Sana da daha önceki kitabı doğrulamak ve onu korumak üzere hak olarak Kitab’ı (Kuran’ı) gönderdik. Artık aralarında Allah’ın indirdiği ile hükmet; sana gelen gerçeği bırakıp da onların arzularına uyma. (Ey ümmetler!) Her birinize bir şeriat ve bir yol verdik. Allah dileseydi sizleri bir tek ümmet yapardı; fakat size verdiğinde (yol ve şeriatlarda) sizi denemek için (böyle yaptı). Öyleyse iyi işlerde birbirinizle yarışın. Hepinizin dönüşü Allah’adır. Artık size, üzerinde ayrılığa düştüğünüz şeyleri O haber verecektir.5
Bu makalenin amacı asla İslam eleştirmenlerini sonsuza dek susturmak değildir. Burada amaç, inançlarına bağlı kalmakla beraber Barış Treni’ne (Peace Train) hala inanan bir insanın çok dikkat edilmemiş bir manzaraya yeni bir pencere açmaya yardımcı olmasından ibarettir.

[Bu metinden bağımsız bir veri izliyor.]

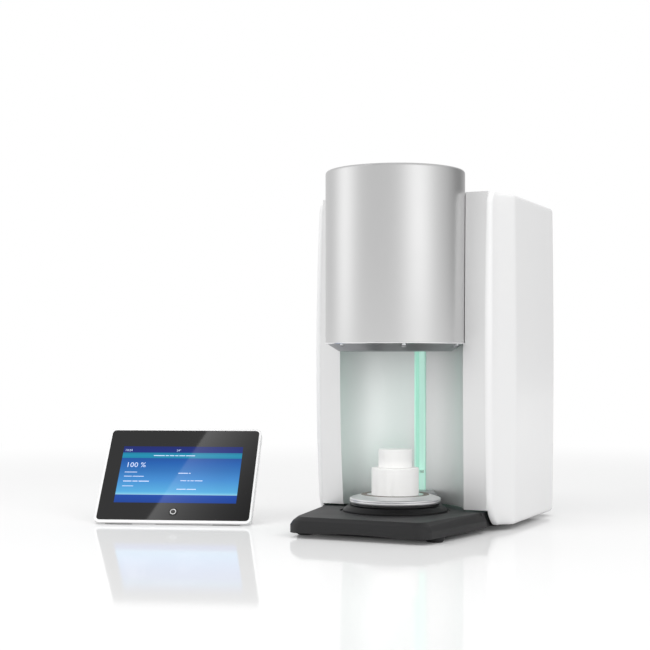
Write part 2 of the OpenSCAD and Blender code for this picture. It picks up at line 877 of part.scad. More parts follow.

Yusuf İslam, 28 Temmuz 2021.
Not: Salman Rüşdi’nin Şeytan Ayetleri kitabını ve benim Rüşdi’nin katlinin vacip olduğuna ilişkin verilen “fetvayı” desteklediğime yönündeki temelsiz suçlamayı gündeme getirerek tartışma çıkarmak ve başka bir yöne sıçramak isteyenlerden internet sayfamdaki “Can Stevens ‘Rüşdi’yi Öldürün’ Dedi mi?” başlıklı kısa makalemi okumalarını rica ediyorum. Bu konuda daha da fazla bilgi isteyenler lütfen kısmetse seneye yayımlanacak olan hatıralarımı beklesinler.
1Matta, 23: 13-14.
2Kuran-ı Kerim, Bakara Suresi: 256.
3Kuran-ı Kerim, Bakara Suresi: 185.
4Sahih-i Buhari.
5Kuran-ı Kerim, Bakara Suresi: 47-48.